> The input
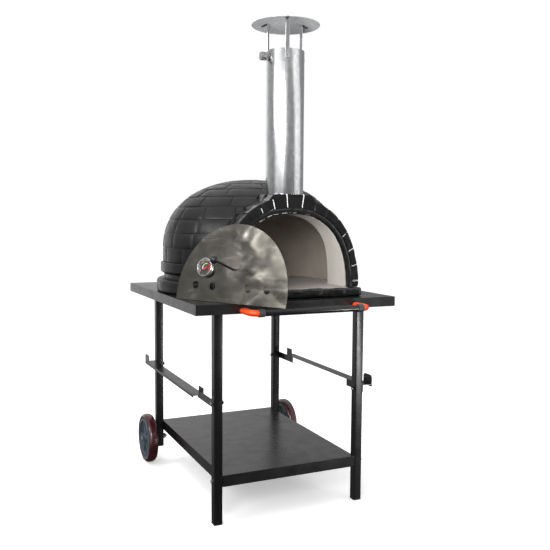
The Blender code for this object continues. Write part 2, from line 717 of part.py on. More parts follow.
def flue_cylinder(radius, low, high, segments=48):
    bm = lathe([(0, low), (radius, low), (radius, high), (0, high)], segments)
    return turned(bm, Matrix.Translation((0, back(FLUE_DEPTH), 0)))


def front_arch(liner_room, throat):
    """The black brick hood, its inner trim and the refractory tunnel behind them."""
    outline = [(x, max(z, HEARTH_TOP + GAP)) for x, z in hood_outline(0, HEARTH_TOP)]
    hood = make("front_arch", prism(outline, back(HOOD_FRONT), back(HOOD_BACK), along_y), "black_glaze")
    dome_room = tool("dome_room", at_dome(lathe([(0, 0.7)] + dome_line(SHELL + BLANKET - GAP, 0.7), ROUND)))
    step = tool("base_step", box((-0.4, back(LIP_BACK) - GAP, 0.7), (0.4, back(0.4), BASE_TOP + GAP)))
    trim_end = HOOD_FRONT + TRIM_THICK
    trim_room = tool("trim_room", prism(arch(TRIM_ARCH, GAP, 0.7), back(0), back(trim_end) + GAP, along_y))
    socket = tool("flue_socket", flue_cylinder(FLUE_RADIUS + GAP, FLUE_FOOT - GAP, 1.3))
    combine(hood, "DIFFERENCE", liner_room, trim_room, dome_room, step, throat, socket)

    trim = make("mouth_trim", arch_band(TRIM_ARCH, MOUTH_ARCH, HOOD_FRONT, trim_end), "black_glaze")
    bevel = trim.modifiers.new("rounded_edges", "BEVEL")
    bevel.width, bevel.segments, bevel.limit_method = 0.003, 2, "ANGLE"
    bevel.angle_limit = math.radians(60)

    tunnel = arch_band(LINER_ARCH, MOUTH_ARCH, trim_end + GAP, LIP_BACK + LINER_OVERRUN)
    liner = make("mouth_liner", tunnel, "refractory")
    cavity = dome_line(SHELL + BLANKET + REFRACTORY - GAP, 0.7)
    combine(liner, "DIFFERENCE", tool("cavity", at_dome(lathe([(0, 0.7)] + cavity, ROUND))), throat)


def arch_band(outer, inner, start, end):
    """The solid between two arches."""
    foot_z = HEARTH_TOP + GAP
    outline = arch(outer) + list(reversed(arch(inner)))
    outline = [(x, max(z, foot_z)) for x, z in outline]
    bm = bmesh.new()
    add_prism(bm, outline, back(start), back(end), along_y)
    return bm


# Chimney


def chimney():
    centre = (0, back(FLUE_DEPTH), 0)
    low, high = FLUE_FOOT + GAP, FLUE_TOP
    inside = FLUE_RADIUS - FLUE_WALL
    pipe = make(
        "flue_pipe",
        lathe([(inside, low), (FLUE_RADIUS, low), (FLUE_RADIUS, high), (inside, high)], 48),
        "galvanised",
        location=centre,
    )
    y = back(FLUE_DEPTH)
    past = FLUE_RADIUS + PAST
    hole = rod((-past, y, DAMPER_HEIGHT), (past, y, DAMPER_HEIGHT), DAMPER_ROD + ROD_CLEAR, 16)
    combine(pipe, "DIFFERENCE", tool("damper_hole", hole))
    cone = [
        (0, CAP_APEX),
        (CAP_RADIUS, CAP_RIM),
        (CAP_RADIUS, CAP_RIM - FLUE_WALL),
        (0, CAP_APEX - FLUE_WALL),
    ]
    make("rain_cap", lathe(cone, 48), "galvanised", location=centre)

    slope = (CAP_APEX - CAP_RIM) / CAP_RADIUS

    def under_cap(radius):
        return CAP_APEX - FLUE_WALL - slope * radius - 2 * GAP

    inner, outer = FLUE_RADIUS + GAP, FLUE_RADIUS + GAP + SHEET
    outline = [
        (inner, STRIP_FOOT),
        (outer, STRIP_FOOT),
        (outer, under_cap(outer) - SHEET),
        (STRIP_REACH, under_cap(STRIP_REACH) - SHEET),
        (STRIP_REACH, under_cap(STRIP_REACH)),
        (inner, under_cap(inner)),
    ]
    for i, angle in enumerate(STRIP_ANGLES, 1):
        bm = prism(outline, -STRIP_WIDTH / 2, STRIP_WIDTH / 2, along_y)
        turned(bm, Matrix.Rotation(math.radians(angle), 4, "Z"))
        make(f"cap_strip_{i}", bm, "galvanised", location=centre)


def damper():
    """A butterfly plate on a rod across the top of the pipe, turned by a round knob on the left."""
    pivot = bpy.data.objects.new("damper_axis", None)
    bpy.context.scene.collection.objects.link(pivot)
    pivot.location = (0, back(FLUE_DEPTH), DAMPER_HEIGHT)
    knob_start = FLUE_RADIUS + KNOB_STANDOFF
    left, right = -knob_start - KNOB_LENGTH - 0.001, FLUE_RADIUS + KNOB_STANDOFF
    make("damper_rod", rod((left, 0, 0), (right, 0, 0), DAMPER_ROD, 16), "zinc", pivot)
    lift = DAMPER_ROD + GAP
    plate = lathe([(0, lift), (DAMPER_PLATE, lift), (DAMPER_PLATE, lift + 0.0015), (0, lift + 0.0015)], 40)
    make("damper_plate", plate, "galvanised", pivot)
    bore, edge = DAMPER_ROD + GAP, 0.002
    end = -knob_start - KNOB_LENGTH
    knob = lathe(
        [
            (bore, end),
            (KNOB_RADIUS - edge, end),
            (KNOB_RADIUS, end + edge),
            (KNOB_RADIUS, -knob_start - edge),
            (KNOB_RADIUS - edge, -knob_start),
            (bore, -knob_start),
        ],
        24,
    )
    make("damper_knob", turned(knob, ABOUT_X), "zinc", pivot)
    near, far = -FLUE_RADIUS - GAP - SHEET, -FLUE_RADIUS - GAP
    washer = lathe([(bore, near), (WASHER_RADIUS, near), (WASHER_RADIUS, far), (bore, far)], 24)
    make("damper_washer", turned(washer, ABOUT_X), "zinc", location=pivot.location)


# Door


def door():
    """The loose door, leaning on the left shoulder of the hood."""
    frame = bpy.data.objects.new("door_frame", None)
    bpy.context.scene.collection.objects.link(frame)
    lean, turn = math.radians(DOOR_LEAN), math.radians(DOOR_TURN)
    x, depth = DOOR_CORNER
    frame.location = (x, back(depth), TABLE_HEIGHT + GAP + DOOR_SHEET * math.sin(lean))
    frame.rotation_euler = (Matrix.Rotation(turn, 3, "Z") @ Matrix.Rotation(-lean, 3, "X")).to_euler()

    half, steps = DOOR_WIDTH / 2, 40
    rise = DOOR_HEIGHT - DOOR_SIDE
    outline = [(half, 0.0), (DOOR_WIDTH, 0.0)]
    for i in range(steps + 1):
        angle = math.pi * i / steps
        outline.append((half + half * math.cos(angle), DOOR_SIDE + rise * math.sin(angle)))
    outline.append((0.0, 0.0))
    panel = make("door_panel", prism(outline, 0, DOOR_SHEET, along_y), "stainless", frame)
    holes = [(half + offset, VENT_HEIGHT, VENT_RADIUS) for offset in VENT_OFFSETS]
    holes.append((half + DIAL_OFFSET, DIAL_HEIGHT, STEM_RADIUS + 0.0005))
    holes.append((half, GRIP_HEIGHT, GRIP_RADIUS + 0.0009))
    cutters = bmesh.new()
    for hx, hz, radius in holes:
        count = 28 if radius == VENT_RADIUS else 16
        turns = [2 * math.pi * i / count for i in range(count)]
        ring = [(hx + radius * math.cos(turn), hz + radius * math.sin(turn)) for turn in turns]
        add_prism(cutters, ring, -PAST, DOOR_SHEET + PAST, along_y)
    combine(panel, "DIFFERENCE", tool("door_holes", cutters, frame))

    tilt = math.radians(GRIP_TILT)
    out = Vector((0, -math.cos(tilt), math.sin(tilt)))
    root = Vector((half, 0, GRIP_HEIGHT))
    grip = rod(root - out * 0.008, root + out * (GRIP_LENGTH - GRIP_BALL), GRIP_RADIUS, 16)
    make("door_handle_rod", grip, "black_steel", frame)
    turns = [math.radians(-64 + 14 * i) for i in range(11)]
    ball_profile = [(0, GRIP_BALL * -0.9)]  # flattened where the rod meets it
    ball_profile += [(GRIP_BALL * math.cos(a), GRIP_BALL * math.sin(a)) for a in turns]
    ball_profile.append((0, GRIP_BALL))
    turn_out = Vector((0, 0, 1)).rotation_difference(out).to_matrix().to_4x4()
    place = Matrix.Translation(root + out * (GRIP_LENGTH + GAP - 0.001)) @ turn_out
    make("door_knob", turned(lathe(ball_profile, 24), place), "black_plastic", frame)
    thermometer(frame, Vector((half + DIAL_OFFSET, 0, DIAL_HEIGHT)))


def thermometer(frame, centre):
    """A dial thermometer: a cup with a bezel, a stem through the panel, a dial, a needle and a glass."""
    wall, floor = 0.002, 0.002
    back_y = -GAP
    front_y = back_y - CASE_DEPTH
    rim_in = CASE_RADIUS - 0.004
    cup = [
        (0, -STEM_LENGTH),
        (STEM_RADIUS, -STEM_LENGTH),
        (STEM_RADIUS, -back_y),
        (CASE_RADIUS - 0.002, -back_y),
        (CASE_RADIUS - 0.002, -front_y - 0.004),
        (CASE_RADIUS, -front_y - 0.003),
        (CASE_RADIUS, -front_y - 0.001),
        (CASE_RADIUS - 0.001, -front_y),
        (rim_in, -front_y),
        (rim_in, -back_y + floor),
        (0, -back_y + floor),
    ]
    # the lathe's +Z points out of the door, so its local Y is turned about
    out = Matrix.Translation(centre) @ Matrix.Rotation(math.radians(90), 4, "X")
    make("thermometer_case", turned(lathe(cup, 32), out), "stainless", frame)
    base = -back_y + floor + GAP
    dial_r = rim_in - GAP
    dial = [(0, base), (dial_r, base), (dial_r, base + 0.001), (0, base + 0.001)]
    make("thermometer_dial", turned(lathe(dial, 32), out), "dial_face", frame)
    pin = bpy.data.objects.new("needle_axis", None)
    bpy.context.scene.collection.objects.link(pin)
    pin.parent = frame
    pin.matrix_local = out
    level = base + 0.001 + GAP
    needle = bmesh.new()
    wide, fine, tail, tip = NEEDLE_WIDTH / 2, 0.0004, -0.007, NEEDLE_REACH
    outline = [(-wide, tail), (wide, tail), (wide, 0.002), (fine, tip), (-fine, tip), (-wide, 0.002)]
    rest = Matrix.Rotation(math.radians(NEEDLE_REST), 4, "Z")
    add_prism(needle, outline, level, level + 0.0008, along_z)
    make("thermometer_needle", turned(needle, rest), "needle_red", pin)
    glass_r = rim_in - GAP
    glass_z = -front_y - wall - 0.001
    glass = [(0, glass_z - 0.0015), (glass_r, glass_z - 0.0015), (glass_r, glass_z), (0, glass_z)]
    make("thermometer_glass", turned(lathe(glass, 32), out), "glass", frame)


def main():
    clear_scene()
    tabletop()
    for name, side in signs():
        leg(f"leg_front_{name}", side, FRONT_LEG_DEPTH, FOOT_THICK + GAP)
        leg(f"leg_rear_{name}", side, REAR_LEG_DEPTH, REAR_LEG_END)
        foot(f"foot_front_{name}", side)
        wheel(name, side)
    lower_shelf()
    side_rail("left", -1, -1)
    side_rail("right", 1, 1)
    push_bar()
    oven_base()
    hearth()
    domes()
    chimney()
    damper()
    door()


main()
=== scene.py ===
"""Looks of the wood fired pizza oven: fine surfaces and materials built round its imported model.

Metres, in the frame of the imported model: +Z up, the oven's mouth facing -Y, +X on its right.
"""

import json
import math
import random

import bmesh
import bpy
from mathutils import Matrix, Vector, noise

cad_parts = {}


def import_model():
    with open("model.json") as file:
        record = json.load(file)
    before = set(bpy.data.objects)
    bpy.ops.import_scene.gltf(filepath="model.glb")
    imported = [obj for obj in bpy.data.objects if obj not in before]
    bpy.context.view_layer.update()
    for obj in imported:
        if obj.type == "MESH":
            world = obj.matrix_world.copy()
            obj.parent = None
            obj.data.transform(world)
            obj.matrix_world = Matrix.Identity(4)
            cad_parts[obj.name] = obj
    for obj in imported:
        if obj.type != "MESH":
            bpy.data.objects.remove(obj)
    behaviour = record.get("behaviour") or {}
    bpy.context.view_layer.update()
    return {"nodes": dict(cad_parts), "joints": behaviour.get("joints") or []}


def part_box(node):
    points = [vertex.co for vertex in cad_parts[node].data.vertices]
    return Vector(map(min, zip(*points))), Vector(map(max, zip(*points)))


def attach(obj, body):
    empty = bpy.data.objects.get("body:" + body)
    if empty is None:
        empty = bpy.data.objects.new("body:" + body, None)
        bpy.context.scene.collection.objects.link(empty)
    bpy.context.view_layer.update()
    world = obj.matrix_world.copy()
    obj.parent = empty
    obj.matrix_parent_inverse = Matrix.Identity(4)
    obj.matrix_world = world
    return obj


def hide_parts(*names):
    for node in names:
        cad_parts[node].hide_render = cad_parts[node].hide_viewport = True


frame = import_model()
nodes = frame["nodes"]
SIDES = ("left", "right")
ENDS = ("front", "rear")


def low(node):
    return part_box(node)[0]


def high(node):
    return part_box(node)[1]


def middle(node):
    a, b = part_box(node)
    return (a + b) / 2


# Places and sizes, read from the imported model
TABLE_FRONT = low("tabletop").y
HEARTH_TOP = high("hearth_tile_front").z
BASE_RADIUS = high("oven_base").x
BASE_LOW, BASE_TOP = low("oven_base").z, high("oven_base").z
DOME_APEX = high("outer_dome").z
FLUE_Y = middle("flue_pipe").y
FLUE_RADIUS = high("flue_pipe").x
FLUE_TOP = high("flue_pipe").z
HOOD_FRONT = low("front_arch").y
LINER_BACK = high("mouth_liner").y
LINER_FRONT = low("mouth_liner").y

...

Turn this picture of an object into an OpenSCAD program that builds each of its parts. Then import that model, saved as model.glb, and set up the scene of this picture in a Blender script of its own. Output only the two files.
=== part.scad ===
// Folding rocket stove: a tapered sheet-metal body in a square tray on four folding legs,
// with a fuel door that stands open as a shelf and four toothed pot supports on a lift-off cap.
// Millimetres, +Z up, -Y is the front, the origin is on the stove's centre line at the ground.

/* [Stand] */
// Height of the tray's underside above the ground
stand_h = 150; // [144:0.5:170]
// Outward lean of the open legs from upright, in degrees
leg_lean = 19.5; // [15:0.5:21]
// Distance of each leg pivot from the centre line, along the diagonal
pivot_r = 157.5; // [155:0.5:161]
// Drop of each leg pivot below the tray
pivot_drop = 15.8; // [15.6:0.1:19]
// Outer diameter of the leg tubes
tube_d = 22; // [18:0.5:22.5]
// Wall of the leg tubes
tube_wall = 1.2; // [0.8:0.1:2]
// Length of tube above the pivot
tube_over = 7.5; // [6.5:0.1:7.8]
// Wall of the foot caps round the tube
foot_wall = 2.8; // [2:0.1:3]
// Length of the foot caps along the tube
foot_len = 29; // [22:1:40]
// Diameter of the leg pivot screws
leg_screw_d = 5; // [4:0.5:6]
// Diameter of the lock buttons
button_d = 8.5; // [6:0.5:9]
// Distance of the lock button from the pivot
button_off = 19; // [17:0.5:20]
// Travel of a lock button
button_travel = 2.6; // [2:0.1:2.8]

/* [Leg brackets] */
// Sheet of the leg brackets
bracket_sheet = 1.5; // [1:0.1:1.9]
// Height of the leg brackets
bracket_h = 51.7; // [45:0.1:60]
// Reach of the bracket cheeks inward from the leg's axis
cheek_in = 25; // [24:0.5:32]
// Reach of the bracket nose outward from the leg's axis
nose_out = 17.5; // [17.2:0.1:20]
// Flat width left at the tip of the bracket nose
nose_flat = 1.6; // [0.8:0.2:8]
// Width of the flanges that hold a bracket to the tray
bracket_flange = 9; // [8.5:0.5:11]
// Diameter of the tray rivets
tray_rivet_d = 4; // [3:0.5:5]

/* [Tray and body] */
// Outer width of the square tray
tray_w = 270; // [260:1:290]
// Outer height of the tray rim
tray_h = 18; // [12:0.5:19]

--

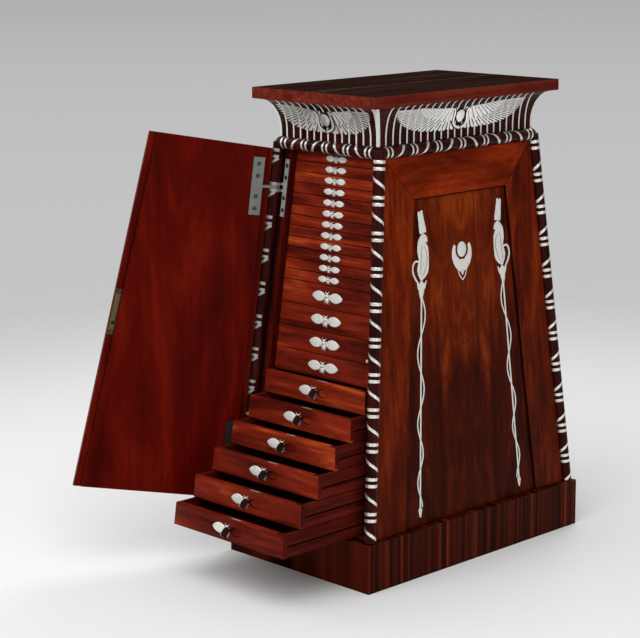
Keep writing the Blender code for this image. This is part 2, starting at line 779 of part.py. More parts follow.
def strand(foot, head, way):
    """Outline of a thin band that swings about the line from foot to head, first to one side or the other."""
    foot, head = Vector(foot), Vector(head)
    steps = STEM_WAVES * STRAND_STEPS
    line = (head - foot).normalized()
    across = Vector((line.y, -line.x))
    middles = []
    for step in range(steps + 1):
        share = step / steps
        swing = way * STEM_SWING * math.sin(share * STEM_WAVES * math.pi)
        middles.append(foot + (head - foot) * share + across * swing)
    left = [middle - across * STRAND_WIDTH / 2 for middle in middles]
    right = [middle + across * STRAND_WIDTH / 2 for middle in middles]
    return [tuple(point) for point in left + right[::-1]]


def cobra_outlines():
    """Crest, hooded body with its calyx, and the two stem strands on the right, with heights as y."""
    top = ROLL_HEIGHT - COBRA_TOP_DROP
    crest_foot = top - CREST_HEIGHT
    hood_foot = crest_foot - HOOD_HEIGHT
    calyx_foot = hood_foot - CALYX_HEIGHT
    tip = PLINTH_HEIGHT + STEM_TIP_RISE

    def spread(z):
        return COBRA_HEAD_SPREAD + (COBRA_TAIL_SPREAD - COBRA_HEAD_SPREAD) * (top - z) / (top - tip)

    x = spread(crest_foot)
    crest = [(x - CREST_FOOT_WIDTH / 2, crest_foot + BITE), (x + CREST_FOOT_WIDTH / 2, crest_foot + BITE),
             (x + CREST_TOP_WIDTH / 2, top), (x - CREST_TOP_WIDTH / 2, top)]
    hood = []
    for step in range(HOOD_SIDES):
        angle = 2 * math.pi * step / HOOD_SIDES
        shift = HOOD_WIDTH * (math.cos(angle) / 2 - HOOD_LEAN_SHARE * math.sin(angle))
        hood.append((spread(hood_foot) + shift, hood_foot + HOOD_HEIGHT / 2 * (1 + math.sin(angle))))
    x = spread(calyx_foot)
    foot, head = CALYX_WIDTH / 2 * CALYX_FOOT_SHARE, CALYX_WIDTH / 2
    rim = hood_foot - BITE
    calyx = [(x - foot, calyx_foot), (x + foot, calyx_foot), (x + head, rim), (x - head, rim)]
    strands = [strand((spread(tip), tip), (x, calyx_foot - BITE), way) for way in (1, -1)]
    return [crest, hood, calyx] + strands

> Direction
Exactly reproduce the stretch from the line with "pin.matrix_local = out" through the line with "obj.matrix_world = Matrix.Identity(4)", including both ends and nothing else.

> Completed task
    pin.matrix_local = out
    level = base + 0.001 + GAP
    needle = bmesh.new()
    wide, fine, tail, tip = NEEDLE_WIDTH / 2, 0.0004, -0.007, NEEDLE_REACH
    outline = [(-wide, tail), (wide, tail), (wide, 0.002), (fine, tip), (-fine, tip), (-wide, 0.002)]
    rest = Matrix.Rotation(math.radians(NEEDLE_REST), 4, "Z")
    add_prism(needle, outline, level, level + 0.0008, along_z)
    make("thermometer_needle", turned(needle, rest), "needle_red", pin)
    glass_r = rim_in - GAP
    glass_z = -front_y - wall - 0.001
    glass = [(0, glass_z - 0.0015), (glass_r, glass_z - 0.0015), (glass_r, glass_z), (0, glass_z)]
    make("thermometer_glass", turned(lathe(glass, 32), out), "glass", frame)


def main():
    clear_scene()
    tabletop()
    for name, side in signs():
        leg(f"leg_front_{name}", side, FRONT_LEG_DEPTH, FOOT_THICK + GAP)
        leg(f"leg_rear_{name}", side, REAR_LEG_DEPTH, REAR_LEG_END)
        foot(f"foot_front_{name}", side)
        wheel(name, side)
    lower_shelf()
    side_rail("left", -1, -1)
    side_rail("right", 1, 1)
    push_bar()
    oven_base()
    hearth()
    domes()
    chimney()
    damper()
    door()


main()
=== scene.py ===
"""Looks of the wood fired pizza oven: fine surfaces and materials built round its imported model.

Metres, in the frame of the imported model: +Z up, the oven's mouth facing -Y, +X on its right.
"""

import json
import math
import random

import bmesh
import bpy
from mathutils import Matrix, Vector, noise

cad_parts = {}


def import_model():
    with open("model.json") as file:
        record = json.load(file)
    before = set(bpy.data.objects)
    bpy.ops.import_scene.gltf(filepath="model.glb")
    imported = [obj for obj in bpy.data.objects if obj not in before]
    bpy.context.view_layer.update()
    for obj in imported:
        if obj.type == "MESH":
            world = obj.matrix_world.copy()
            obj.parent = None
            obj.data.transform(world)
            obj.matrix_world = Matrix.Identity(4)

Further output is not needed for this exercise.